Only the lines from the start of the material through the line containing "return tuple(c /" are to be extracted, exactly as they appear.

==== COLLECTED MATERIAL ====

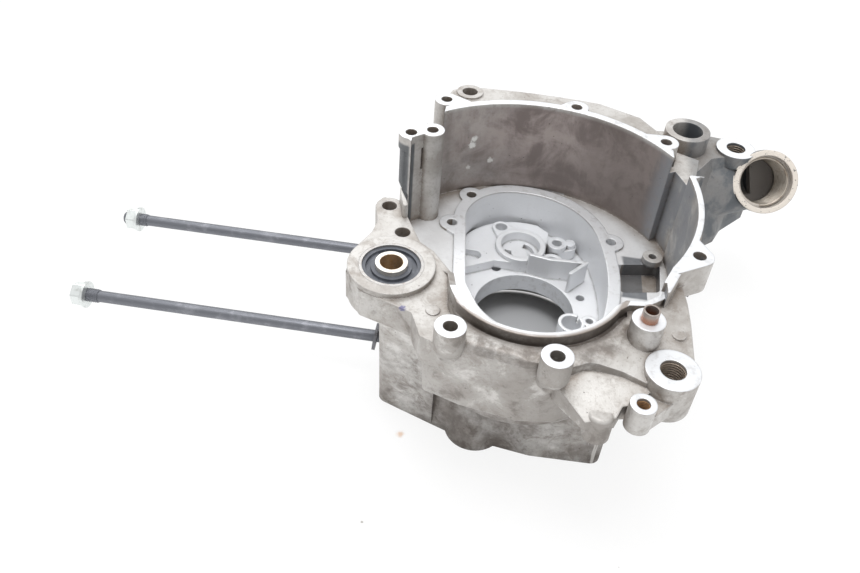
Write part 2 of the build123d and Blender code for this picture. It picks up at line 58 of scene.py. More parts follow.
def srgb(text):
    # hex colour turned into the linear values a shader wants
    parts = [int(text[i:i + 2], 16) / 255 for i in (0, 2, 4)]
    return tuple(c / 12.92 if c <= 0.04045 else ((c + 0.055) / 1.055) ** 2.4 for c in parts) + (1.0,)


def add(tree, kind, inputs=None, output=0, **settings):
    # one node with its settings; an input is a link, a constant or a hex colour
    made = tree.nodes.new(kind)
    for name, value in settings.items():
        setattr(made, name, value)
    for socket, value in (inputs or {}).items():
        if isinstance(value, bpy.types.NodeSocket):
            tree.links.new(value, made.inputs[socket])
        else:
            made.inputs[socket].default_value = srgb(value) if isinstance(value, str) else value
    return made.outputs[output] if len(made.outputs) else None


def newMaterial(name):
    made = bpy.data.materials.new(name)
    made.use_nodes = True
    made.node_tree.nodes.clear()
    return made, made.node_tree


# A limit is a mask or a number, a hard one such as (height, ">", 60.0), or a soft one such as
# (height, where it starts, where it is full), with two strengths behind if they aren't 0 and 1.
sharp = {"<": "LESS_THAN", ">": "GREATER_THAN"}


def zone(tree, *limits):
    # how far a point lies inside all of the limits
    result = None
    for limit in limits:
        if isinstance(limit, tuple) and limit[1] in sharp:
            limit = add(tree, "ShaderNodeMath", {0: limit[0], 1: limit[2]}, operation=sharp[limit[1]])
        elif isinstance(limit, tuple):
            limit = add(tree, "ShaderNodeMapRange", dict(enumerate(limit)), interpolation_type="SMOOTHSTEP")
        if result is not None:
            limit = add(tree, "ShaderNodeMath", {0: result, 1: limit}, operation="MULTIPLY")
        result = limit
    return result


def within(tree, value, low, high, soft):
    # full between low and high, fading out over soft on both sides
    return zone(tree, (value, low - soft, low), (value, high + soft, high))


def strongest(tree, *masks):
    result = masks[0]
    for mask in masks[1:]:
        result = add(tree, "ShaderNodeMath", {0: result, 1: mask}, operation="MAXIMUM")
    return result


def weighted(tree, base, *parts):
    # a value with shares of others added to it; a part is (value, share)
    for value, share in parts:
        base = add(tree, "ShaderNodeMath", {0: value, 1: share, 2: base}, operation="MULTIPLY_ADD")
    return base


def between(tree, mask, start, end):
    # a number that goes from start to end as the mask fills
    return weighted(tree, start, (mask, end - start))


def lay(tree, color, hue, *limits):
    # a hue laid over the colour inside the limits
    return add(tree, "ShaderNodeMix", {0: zone(tree, *limits), 6: color, 7: hue}, 2, data_type="RGBA")


def noises(tree, place, wanted):
    # patterns by name: width of a detail in mm, detail, roughness, distortion, squeeze upright
    made = {}
    for name, (width, detail, rough, bent, squeeze) in wanted.items():
        spot = place
        if squeeze != 1:
            spot = add(tree, "ShaderNodeVectorMath", {0: place, 1: (1, 1, squeeze)}, operation="MULTIPLY")
        made[name] = add(tree, "ShaderNodeTexNoise", {
            "Vector": spot, "Scale": 1 / (width * mm), "Detail": detail, "Roughness": rough,
            "Distortion": bent}, "Fac")
    return made


def millimetres(tree, place):
    # x, y and the height above the split face, in mm
    apart = add(tree, "ShaderNodeSeparateXYZ", {0: place}).node.outputs
    starts = (0.0, 0.0, -splitLevel)
    return [weighted(tree, start, (out, 1 / mm)) for start, out in zip(starts, apart)]


def reach(tree, x, y, centre):
    # distance in plan from a point, mm
    flat = add(tree, "ShaderNodeCombineXYZ", {0: x, 1: y})
    point = (centre[0], centre[1], 0.0)
    return add(tree, "ShaderNodeVectorMath", {0: flat, 1: point}, "Value", operation="DISTANCE")


def middle(node):
    # middle of a CAD node's box, mm
    low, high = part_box(node)
    return tuple((a + b) / 2 / mm for a, b in zip(low, high))


def finishMaterial(tree, inputs):
    shader = add(tree, "ShaderNodeBsdfPrincipled", inputs)
    add(tree, "ShaderNodeOutputMaterial", {"Surface": shader})


# the casting: aluminium, rough where cast and bright where a cutter has been
castSettings = {
    "clean": "c2c0bd",          # bare skin of the casting
    "grey": "a09b96",
    "stain": "8b837c",
    "edge": "dcdad7",           # rubbed edges, and a painted highlight along edges
    "satin": "eceef1",          # washed room inside the low rim
    "machined": "e6e8eb",
    # dark dirt, and painted shade in tight creases and in the groove outside the lip
    "dirtAndShade": "4f4741",
    # brown dust, and painted shade in the hollows
    "dustAndShade": "807265",
    "oil": "a89d99",            # rear wall, from light to dark
    "oilDark": "7b706d",
    "oilBrown": "665c58",
    "sideWall": "85888d",
    "skirtDark": "5f5853",
    "scratch": "cfccc8",
    "cool": "4b5055",           # grime on the stand side, and painted shade in the hollow on the left
    "well": "5f646a",
    "cream": "dcd4ca",          # filler neck: mouth, wall and deeper in
    "neckWall": "c9c2ba",
    "neckDeep": "8d8782",
    "frontDirt": "8d8883",
    "wallDirt": "5e5650",
    "lipWorn": "8f847b",
    "rust": "94522a",
    "rustPale": "94785c",
    "ink": "5b5a86",
    "scuff": "e9e9e6",
    "scuffDull": "e2e2de",
    # width of a detail in mm, detail, roughness, distortion, squeeze upright
    "patterns": {
        "broad": (30.0, 5.0, 0.6, 0.0, 1),
        "small": (6.0, 6.0, 0.65, 0.0, 1),
        "speck": (1.6, 4.0, 0.7, 0.0, 1),
        "grain": (0.9, 3.0, 0.6, 0.0, 1),
        "patch": (11.0, 8.0, 0.72, 0.6, 1),
        "blotch": (15.0, 8.0, 0.7, 0.4, 1),
        "cloud": (22.0, 8.0, 0.65, 0.5, 1),
        "pit": (9.0, 4.0, 0.55, 0.0, 1),
        "runs": (5.0, 5.0, 0.6, 0.0, 0.18),
        "dragged": (1.1, 2.0, 0.5, 0.0, 0.03),
    },
    "metallic": (0.45, 0.12),   # clean and dirty
    "roughness": (0.42, 0.2),   # as cast and machined
    "relief": (0.55, 0.06),     # as cast and machined
    "reliefHeight": 0.28,       # mm, as all sizes below
    "poreSpacing": 4.5,
    "edgeRadius": 1.2,
    "hollowDepth": 14.0,        # how far the dust and painted shade in the hollows look for walls round it
    "nookDepth": 3.5,
    # heights of machined faces above the split face, how exactly they are met and how level they lie
    "machinedLevels": (123.0, 117.0, 61.0, 110.0, 108.0, 54.0, 47.0, 42.0),
    "levelSlack": 0.15,
    "levelUp": 0.995,
    "seat": (31.3, 31.05),      # just over the bearing seat's radius and top
    "roomFloor": 18.6,
    "underRim": 59.3,
    "rimTop": 60.9,
    "roomSize": (56.0, 76.0),   # half axes of the oval that fits the low rim
    "roomMiddle": 14.0,         # its middle in y
    "lipCentre": (-2.6, -61.8),
    "lipRadius": 44.7,
    # filler neck: middle of its mouth in mm from the origin, and the way it points
    "neckMouth": (140.9, 78.3, 70.25),
    "neckAxis": (0.0501, -0.852, 0.5212),
    "neckRadius": 20.6,
    "neckBore": 17.2,
}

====

RESULT FOR THIS EXERCISE
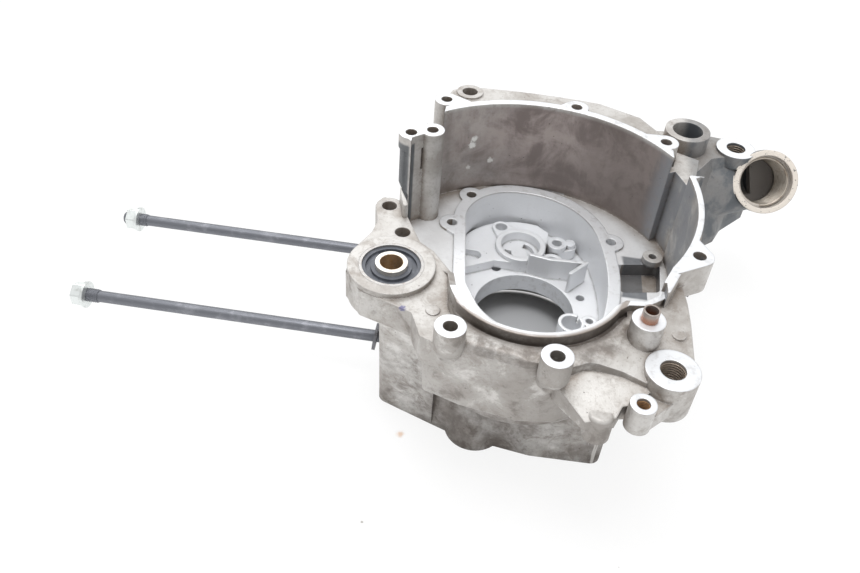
Write part 2 of the build123d and Blender code for this picture. It picks up at line 58 of scene.py. More parts follow.
def srgb(text):
    # hex colour turned into the linear values a shader wants
    parts = [int(text[i:i + 2], 16) / 255 for i in (0, 2, 4)]
    return tuple(c / 12.92 if c <= 0.04045 else ((c + 0.055) / 1.055) ** 2.4 for c in parts) + (1.0,)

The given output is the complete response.